Kitchener-Waterloo

Community-led project proposes tiny homes for Kitchener's tent city residents

A tiny homes neighbourhood for the homeless may be coming to Kitchener sometime soon. Advocate Jeff Willmer is hoping A Better Tent City project comes to fruition in the next few months.

Build 15-20 tiny homes or shelters on 41 Ardelt Place in Kitchener, says advocate Jeff Willmer

A Better Tent City is a community project lead by Kitchener's Jeff Willmer. He said he'd been working on a tiny homes neighbourhood before the pandemic, and now hopes to have it built in a few months. (Erin Collins/CBC)

Building a tiny homes neighbourhood for Kitchener's homeless population has been a project Jeff Willmer has been working on since "well before" the COVID-19 pandemic, but the novel coronavirus crisis has provided a new imperative.

"We've sort of had to kick things into high gear and respond more quickly because when the whole community is directed to shelter in place and you don't have a place, that's a problem," he said.

"The sooner we can get the tiny homes or shelters built, the sooner people have a place where they can be."

The idea is to build 15 to 20 tiny homes or shelters at 41 Ardelt Place to give homes to some of those homeless people who are otherwise living in tent cities. It's a temporary place to live and a safe place to practice physical distancing.

"There are problems with tent cities because they are usually trespassing on someone's land, there's no toilets or a place to put your garbage or waste," Willmer said.

Willing host

Willmer said A Better Tent City would provide people with the necessities such as bathrooms, showers and a safe place to call home while they get back on their feet.

"Our concept of A Better Tent City would be to find land with a willing host and can provide basic facilities ... that would be the beginning of a better tent city."

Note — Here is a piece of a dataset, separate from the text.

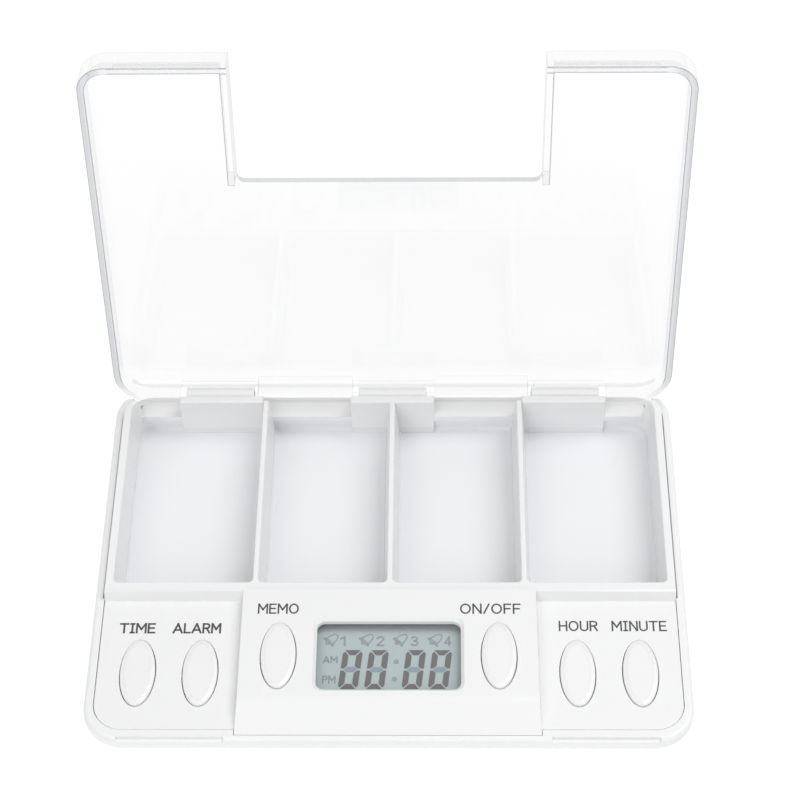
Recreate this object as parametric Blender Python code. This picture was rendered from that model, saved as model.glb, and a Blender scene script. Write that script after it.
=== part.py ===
"""Electronic pill box: four compartments, a clear hinged lid, six keys and a small display.

Frame: metres, +X to the right, +Y to the back, +Z up. The origin is the middle of the flat
underside. The lid stands open, as it does when the box is being filled.
"""
import math

import bmesh
import bpy
from mathutils import Matrix, Vector

MM = 0.001

# General fits
FIT_GAP = 0.3 * MM
CUT_OVERRUN = 2.0 * MM
CORNER_STEPS = 6
ROUND_SIDES = 32
SMALL_SIDES = 16
SMALL_RADIUS = 4.0 * MM

# Base shell
BODY_DEPTH = 84.6 * MM
BODY_CORNER = 7.5 * MM
BASE_WALL = 1.6 * MM
BASE_FRONT_WALL = 2.1 * MM
BASE_BACK_WALL = 1.4 * MM
BASE_FLOOR = 1.6 * MM
EDGE_BAND = 1.0 * MM
RIM_ROUND = 0.8 * MM
FRONT_RAKE = 9.5 * MM
SIDE_RAKE = 3.0 * MM
BACK_RAKE = 2.5 * MM
DEPTH_SHARES = (0.0, 0.1, 0.27, 0.42, 0.56, 0.7, 0.83, 0.93, 1.0)
FRONT_SHARES = (0.0, 0.005, 0.1, 0.22, 0.345, 0.465, 0.59, 0.74, 1.0)
SIDE_SHARES = (0.0, 0.003, 0.04, 0.1, 0.19, 0.31, 0.47, 0.68, 1.0)
BACK_STEP_DROP = 3.2 * MM
BACK_STEP_DEPTH = 3.0 * MM
CATCH_SETBACK = 1.0 * MM
CATCH_LENGTH = 20.0 * MM
CATCH_DROP = 0.7 * MM
CATCH_DEPTH = 0.85 * MM
SOUND_HOLE_RADIUS = 0.6 * MM
SOUND_HOLE_COUNT = 6
SOUND_RING_RADIUS = 3.0 * MM

# Top housing: tray, crossbar, key panels and console
PANEL_WALL = 1.5 * MM
FRAME_RISE = 2.0 * MM
FRAME_WALL = 1.6 * MM
FRAME_SKIRT = 3.5 * MM
TRAY_DEPTH = 10.0 * MM
TRAY_FLOOR = 1.2 * MM
TRAY_WALL = 1.2 * MM
TRAY_DRAFT = 0.9 * MM
TRAY_FOOT_ROUND = 0.8 * MM
POCKET_CORNER = 1.0 * MM
POCKET_OUTER_CORNER = 3.6 * MM
TRAY_BACK_WALL = 1.4 * MM
TRAY_BACK_DROP = 2.8 * MM
TRAY_BACK_SETBACK = 2.8 * MM
DIVIDER_TOP = 1.1 * MM
DIVIDER_PITCH = 26.0 * MM
DIVIDER_COUNT = 3
CROSSBAR_RUN = 1.1 * MM
CROSSBAR_TOP = 2.0 * MM
CONSOLE_FLARE = 0.8 * MM
CONSOLE_RISE = 2.5 * MM
CONSOLE_FRONT = 4.8 * MM
CONSOLE_LIP = 1.2 * MM
CONSOLE_LIP_DROP = 1.3 * MM
HOOK_SPACING = 72.0 * MM
HOOK_WIDTH = 6.0 * MM
HOOK_HEIGHT = 1.5 * MM
HOOK_REACH = 2.0 * MM
HOOK_DROP = 7.0 * MM

# Hinge
HINGE_SETBACK = 2.2 * MM
HINGE_LIFT = 0.2 * MM
KNUCKLE_RADIUS = 1.6 * MM
KNUCKLE_LENGTH = 14.0 * MM
KNUCKLE_SPACING = 35.6 * MM
BLOCK_LENGTH = 17.2 * MM
BLOCK_SHIFT = 0.4 * MM
BLOCK_DEPTH = 1.8 * MM
PEG_RADIUS = 0.65 * MM
PEG_LENGTH = 1.7 * MM
SOCKET_DEPTH = 2.2 * MM
LID_OPEN_DEGREES = 97.5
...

And that willing host was Ron Doyle, who owns 41 Ardelt Place in Kitchener, an industrial property that houses LOT 42. He has been working closely with Willmer on the A Better Tent City project.

"The idea is to help them get ahead," Doyle said.

"They are all good people with a story. Why wouldn't we want to help out?"

Willmer said they are now able to start fundraising for the project and hopes to recruit more volunteers soon.